• **What to produce**: The data below must be copied in full and without any change.

• **Provided data**:
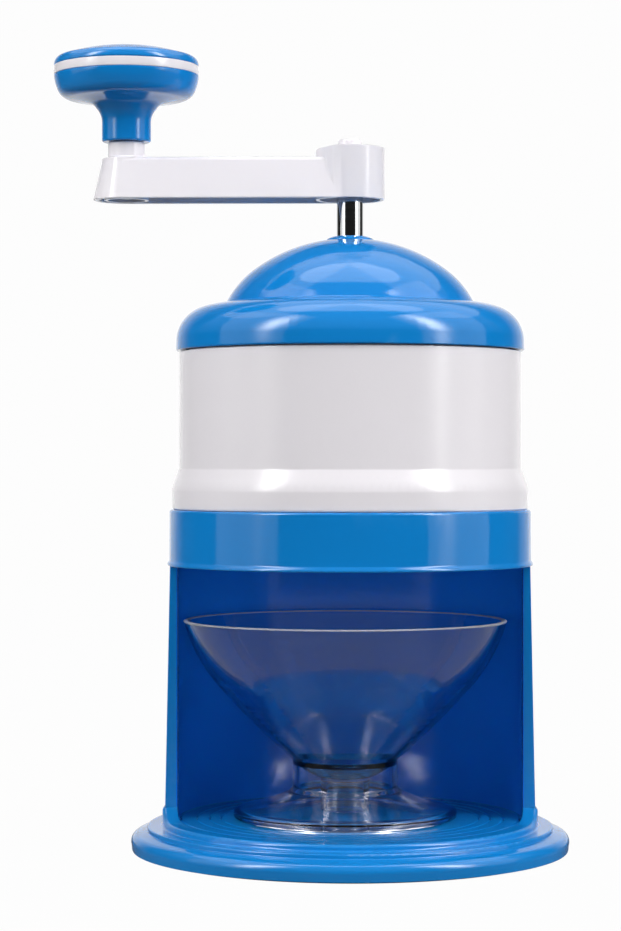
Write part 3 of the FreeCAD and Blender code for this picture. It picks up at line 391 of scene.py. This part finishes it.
def plastic(name, colour, worn, polish, drift, scuffs, grain):
    """A moulded plastic, rubbed at its edges."""
    made = bpy.data.materials.get(name)
    if made:
        return made
    material, tree, shader = new_material(name)
    moulding = use_group(
        tree, shared_group("Moulding", moulding_group),
        Colour=(*colour, 1.0), Polish=polish, Drift=drift, Scuffs=scuffs,
    )
    edges = use_group(
        tree, shared_group("Edge wear", edge_wear_group),
        Colour=moulding.outputs["Colour"], Worn=(*worn, 1.0), Roughness=moulding.outputs["Roughness"],
        Amount=surface().wear,
    )
    tree.links.new(edges.outputs["Colour"], shader.inputs["Base Color"])
    tree.links.new(edges.outputs["Roughness"], shader.inputs["Roughness"])
    bumped(tree, shader, moulding.outputs["Height"], grain)
    shader.inputs["IOR"].default_value = 1.5
    return material


def blue_plastic():
    """Glossy blue of the stand, the lid and the knob."""
    return plastic(
        "Blue moulding", colours().blue, WORN_BLUE,
        polish=surface().polish, drift=0.05, scuffs=0.10, grain=surface().grain,
    )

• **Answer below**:
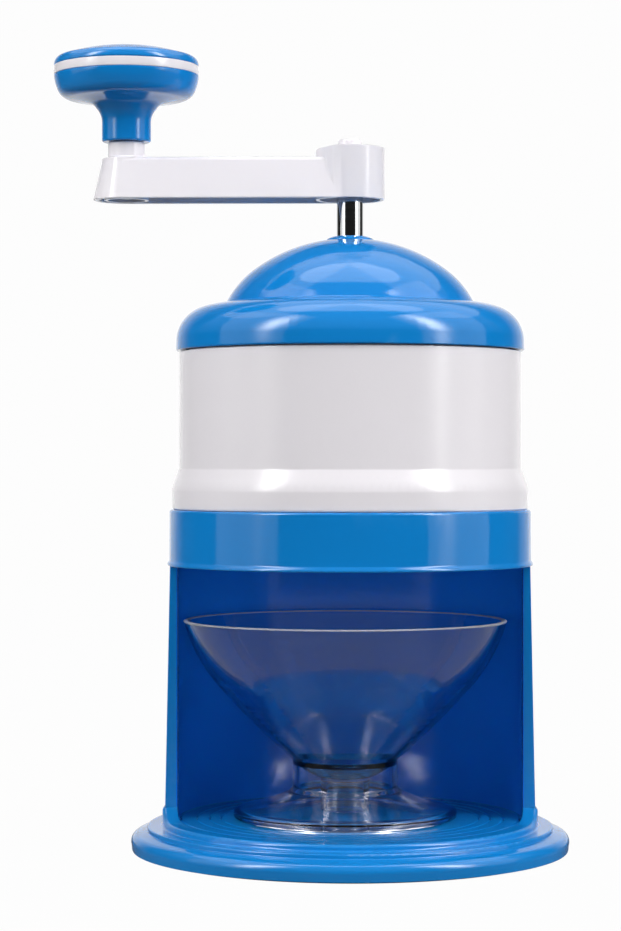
Write part 3 of the FreeCAD and Blender code for this picture. It picks up at line 391 of scene.py. This part finishes it.
def plastic(name, colour, worn, polish, drift, scuffs, grain):
    """A moulded plastic, rubbed at its edges."""
    made = bpy.data.materials.get(name)
    if made:
        return made
    material, tree, shader = new_material(name)
    moulding = use_group(
        tree, shared_group("Moulding", moulding_group),
        Colour=(*colour, 1.0), Polish=polish, Drift=drift, Scuffs=scuffs,
    )
    edges = use_group(
        tree, shared_group("Edge wear", edge_wear_group),
        Colour=moulding.outputs["Colour"], Worn=(*worn, 1.0), Roughness=moulding.outputs["Roughness"],
        Amount=surface().wear,
    )
    tree.links.new(edges.outputs["Colour"], shader.inputs["Base Color"])
    tree.links.new(edges.outputs["Roughness"], shader.inputs["Roughness"])
    bumped(tree, shader, moulding.outputs["Height"], grain)
    shader.inputs["IOR"].default_value = 1.5
    return material


def blue_plastic():
    """Glossy blue of the stand, the lid and the knob."""
    return plastic(
        "Blue moulding", colours().blue, WORN_BLUE,
        polish=surface().polish, drift=0.05, scuffs=0.10, grain=surface().grain,
    )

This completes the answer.